Related | The University Corporation for Atmospheric Research, which runs one of the critical hubs for climate analysis, the National Center for Atmospheric Research, has just published “guidance for the next U.S. presidential administration and Congress on the importance of better understanding and predicting weather, water, climate, and other aspects of the Earth system.”
I hope it’s read by the Trump team, not because this’ll convince Trump that the warming impact of greenhouse gases is a serious threat. With or without global warming, there’s a solid argument that improved understanding of planetary dynamics, particularly the climate system, is essential to sustaining human progress given how risks rise as populations expand, build, farm and concentrate in zones that are  implicitly vulnerable to hard knocks like floods, droughts, heat and severe storms.
Here’s part of the news release:
“[The] UCAR white paper emphasizes that focused investment of federal resources in the atmospheric, Earth, and related sciences will make significant contributions addressing important societal needs. These include protection of lives and property, expansion of new economic opportunities, enhancement of national security, and strengthening U.S. leadership in research and development.
“More than ever, federal support of research and education into the Earth system is critical to the nation,” said UCAR President Antonio J. Busalacchi. “We are on the verge of a new era of prediction, based on understanding how the entire Earth system works. This will have a direct, positive impact on lives and livelihoods.”

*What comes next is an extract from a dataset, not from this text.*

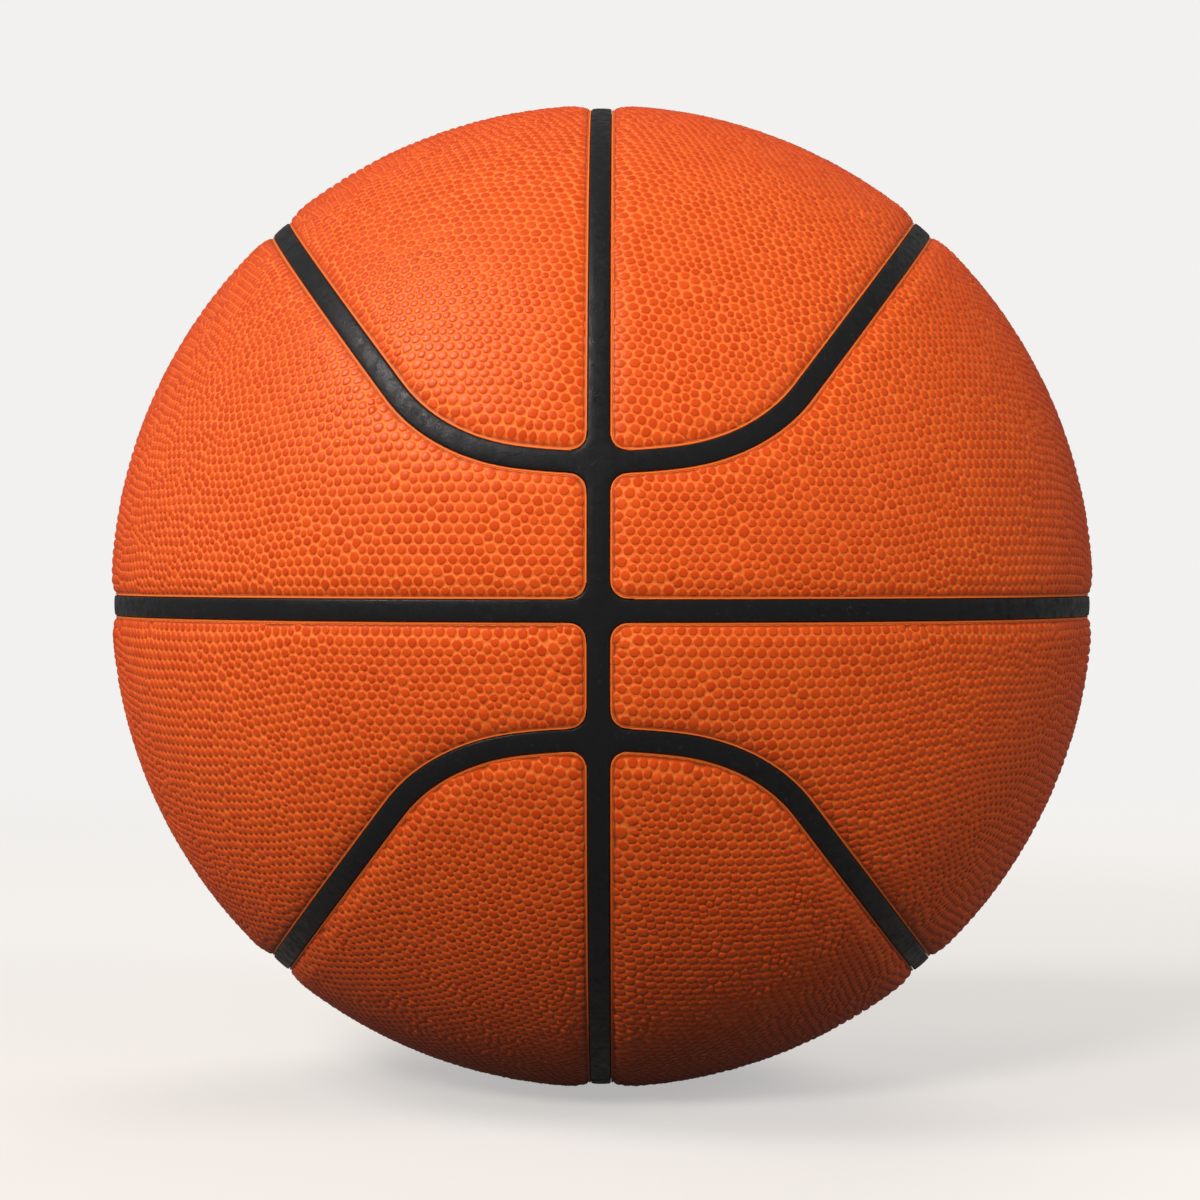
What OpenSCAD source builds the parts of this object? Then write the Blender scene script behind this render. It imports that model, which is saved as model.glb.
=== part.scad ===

…The white paper proposes federal support for advanced computer models, new observing systems, and more powerful computing resources, as well as a strong science, technology, engineering, and mathematics (STEM) education system. Its proposals include a National Academies’ decadal survey, involving representatives of the public and private sectors, which would develop priorities for weather research and forecasting.